By: Dustin Robinson and David Butter
Florida medical cannabis licenses have become known as “super” licenses for three reasons.
- First, Florida’s licensing structure is vertically integrated. Licensees are required to oversee the entire supply chain, including cultivating, processing, dispensing, and delivering. Vertical integration provides licensees with significant control from seed to sale. Vertical integration is unique—most states with cannabis programs have a horizontal licensing structure, which means licenses are specific to certain segments of the supply chain. For example, in Illinois, you could apply for a cultivation license or a transportation license.
- Second, there is a limited number of licenses. In 2014, the Florida legislature created the “super” licenses, originally issuing only five. Over the course of the past five to six years, more licenses have been issued. Today, only 22 licenses have been issued, 13 of which are actively operational. Operators who acquired a license in 2014 got a substantial head start over operators who received their license in later years.

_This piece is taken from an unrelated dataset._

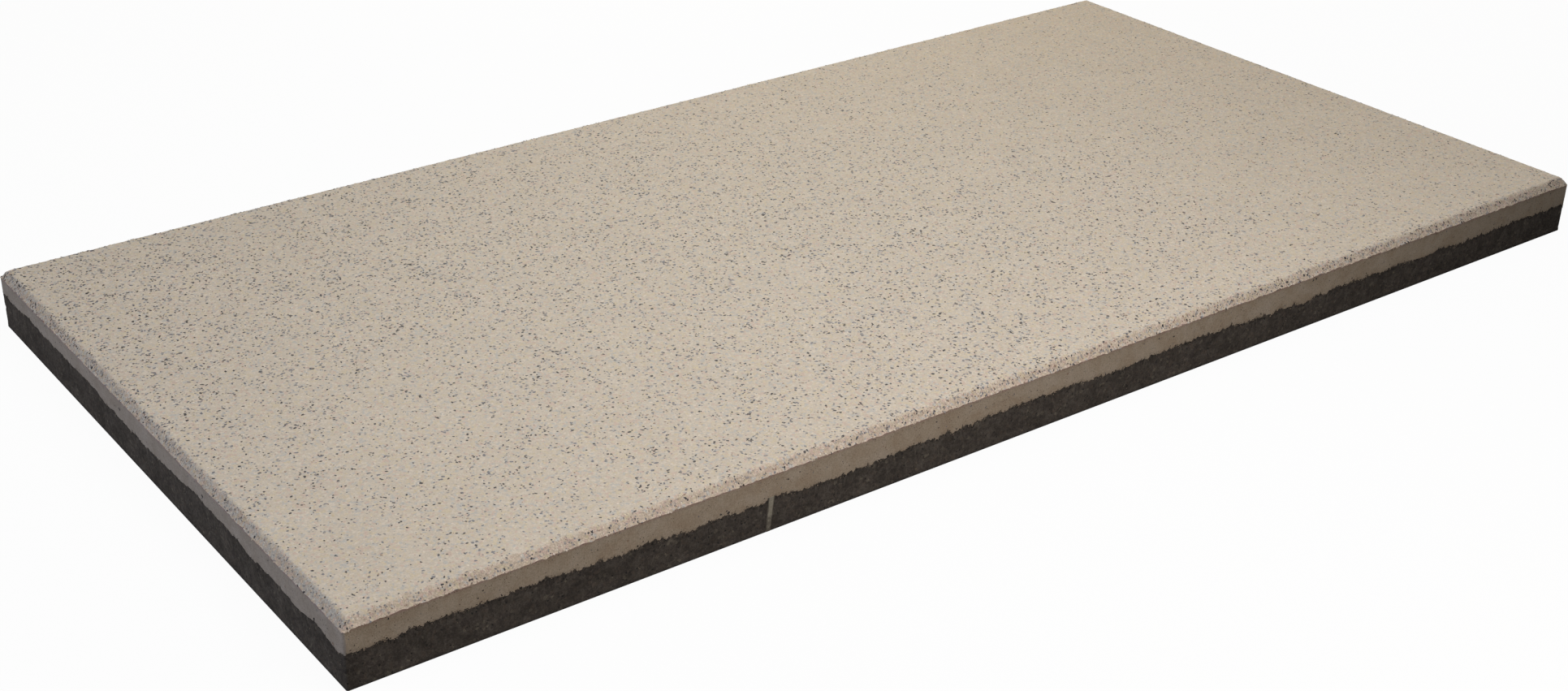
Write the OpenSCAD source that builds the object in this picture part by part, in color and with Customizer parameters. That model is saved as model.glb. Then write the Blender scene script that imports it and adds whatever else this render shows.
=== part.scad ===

- Third, licensees can open an unlimited amount of retail dispensary locations. Most states with cannabis programs place a cap on the size and number of facilities for growing, processing, and dispensing. Until this month, Florida allowed each licensee to open 25 dispensaries and an additional 5 dispensaries for every 100,000 patients who register for Florida’s cannabis program.
Recently, these Hulk-Hogan licensees received a new boost. Florida’s cap on dispensary locations (as mentioned in bullet point 3 above) expired on April 1, 2020. Previous to the expiration, licensees could open up to 35 dispensaries because there are over 300,000 registered patients in Florida’s registry. Since its expiration, licensees can now flex their muscle into an unlimited number of dispensaries.
But this isn’t their first dose. Along the way, the licensees have picked up juice. The repeal on the ban of smokable cannabis gave licensees a shot in the arm, prompting licensees to expand production, operations and retail footprints. This was effective—more than 22,000 pounds of smokable product were sold in less than six months. Now, with the expiration of the dispensary cap, the “super” licenses have an opportunity to expand business operations.
Even though gone, the dispensary cap left scars. It was the spark of much confusion and litigation, resulting in state health officials agreeing to allow two licensees—Trulieve and Surterra Wellness—to open more than 35 dispensaries, exceeding the state cap.
So why aren’t the licensees celebrating and heading to the gym with their new boost? After all, “super” license status is what attracted large multi-state operators to purchase Florida licenses for big bucks including, MedMen, Curaleaf, Surterra, Cansortium, iAnthus, Columbia Care, Acreage, Green Thumb Industries, Green Growth Brands, VidaCann, and AltMed.
Because most licensees are so strapped for cash, they cannot afford the syringe and needle to complete the injection. Production has been an ongoing problem for licensees as most of them are already having trouble keeping quality product on the shelves. Opening more dispensaries would kill cash flow and put an additional strain on these production issues. The coronavirus pandemic forced several licensees to pivot into a delivery model and put their dispensary model on the back burner.
The silver lining is these issues can be resolved if the Florida legislature implements a horizontally integrated structure. A horizontally integrated cannabis program would limit cash demands on operating these licenses; allow licensees the ability to be an expert on specific parts of the supply chain; foster innovation in production methods and product mix; and provide more access to patients.
On the surface, removing the cap would seem to put additional muscle on the individual licensees, but a more effective supplement for the market as a whole would be the implementation of a horizontally integrated program. Luckily, the Florida Supreme Court has an opportunity to weigh in on the constitutionality of vertical integration in the Florigrown case and potentially provide a clearer pathway for a fair and balanced marketplace.